The various steps in producing a 360 degree spherical panorama

Step 1:
Take a suitable sequence of photographs. In this example a full frame camera fitted with a 15mm fisheye lens was used. This was mounted on a special 360 pano head.
(It is possible to create this using the camera hand held Using a weighted piece of string. I will explain that in another post)


Each frame produced is 5307x3538 pixels



























The two special images one up and one down.


Step 2:
Pass the 6+2 images to suitable software that can stitch and warp the images. I use PTgui which is one of the best. that will produce the following image:









The completed image size is 14404 x 7202 pixels (c90Mb)

Step 3:
Create the 360 spherical. I have a licence from KRpano to use the special tools and the Flash based viewer.
The licence is required if you want to display the finished item on a website.
If you want to try it on your own computer instead you don't need the licence.

The KRpano takes the 'flat' and breaks it down into many 'tiles', creates several other files including the html & xml pages. These ate then uploaded to the website.

When viewed, the complete image is NOT downloaded in one go. Only the tile/tiles needed to fill your screen are fetched...

Questions? :grin:

EDIT: Note the use of taking the photos with the camera in portrait mode not landscape. This technique is recommended not just for 360 panos but for any pano. More images will be needed but much more of the scene is captured and gives better cropping options.


----------



## DonaldG (Aug 23, 2007)

The special pano head I use. (A Nodal Ninja 5).

Note how the vertical and horizontal pivot point is at the front of the lens. This particular lens is a 28~300 zoom set at 28mm/

This pivoting point should be set at the front nodal point of a lens but don't worry about that sort of thing...

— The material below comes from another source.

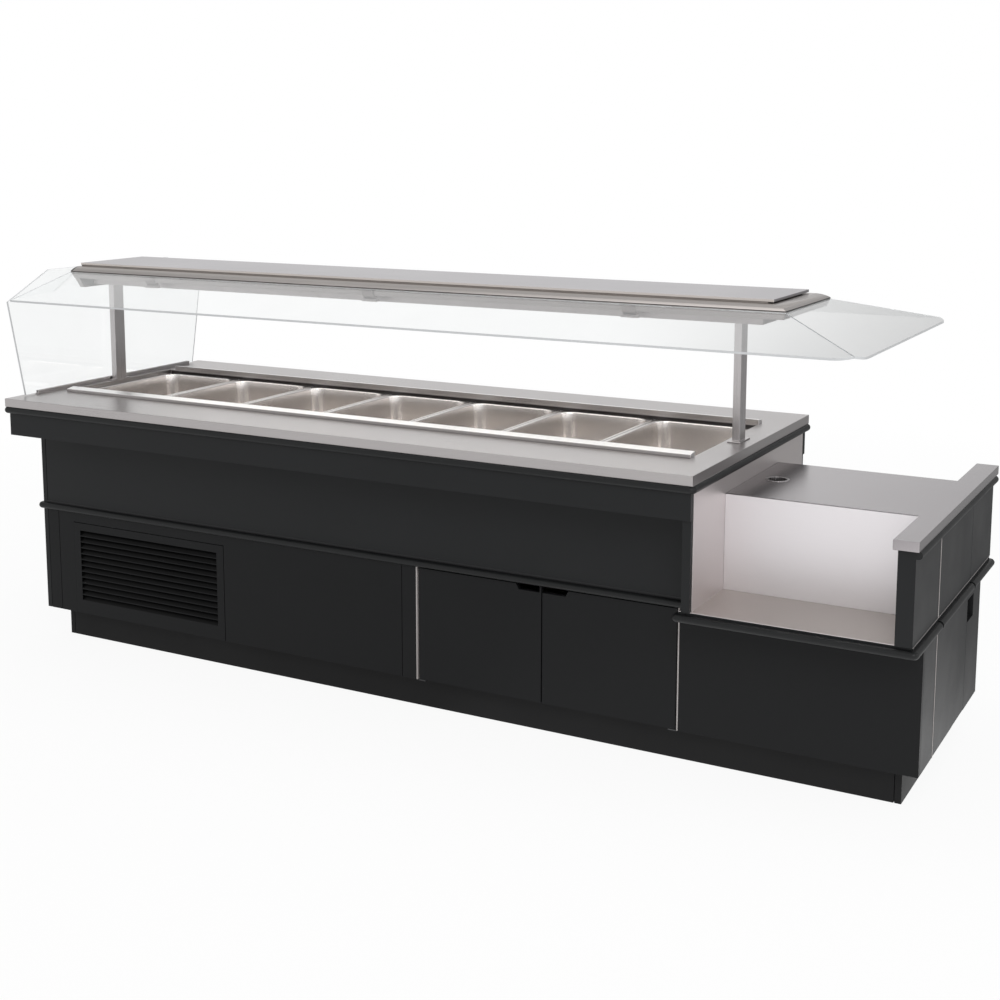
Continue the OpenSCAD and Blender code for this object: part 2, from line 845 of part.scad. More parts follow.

Rotator settings. Depending on the lens size, you can set the precise angle of rotation to ensure a proper overlap, frame by frame.


----------



## ebackhus (Apr 21, 2005)

You and your marvelous toys... An excellent tutorial, I wonder if my little point-and-shoot Canon can pull this off.


----------



## DonaldG (Aug 23, 2007)

:grin:

Yes, even a mobile phone can be used to make panoramas - perhaps it would be pushing the boundries a little to try a full 360 Spherical. But definately a 360 cylindrical cand be readily achieved..


----------



## sandman55 (May 28, 2005)

That's very interesting Donald. I have been to some places and not really tried because the camera wouldn't do it justice but a cylindrical panorama would probably do it.


----------



## zuluclayman (Dec 16, 2005)

nice bit of kit there Donald :grin:

are you using the pro version or standard version of PTGui?


----------



## Dori1960 (May 19, 2011)

Sweet set up!!!


----------



## DonaldG (Aug 23, 2007)

zuluclayman said:


> nice bit of kit there Donald :grin:
> 
> are you using the pro version or standard version of PTGui?


Pro version

It will handle all types of panos, from a simple 2 frame one to multi rows/multi frames. Cylindrical and spherical panos.


----------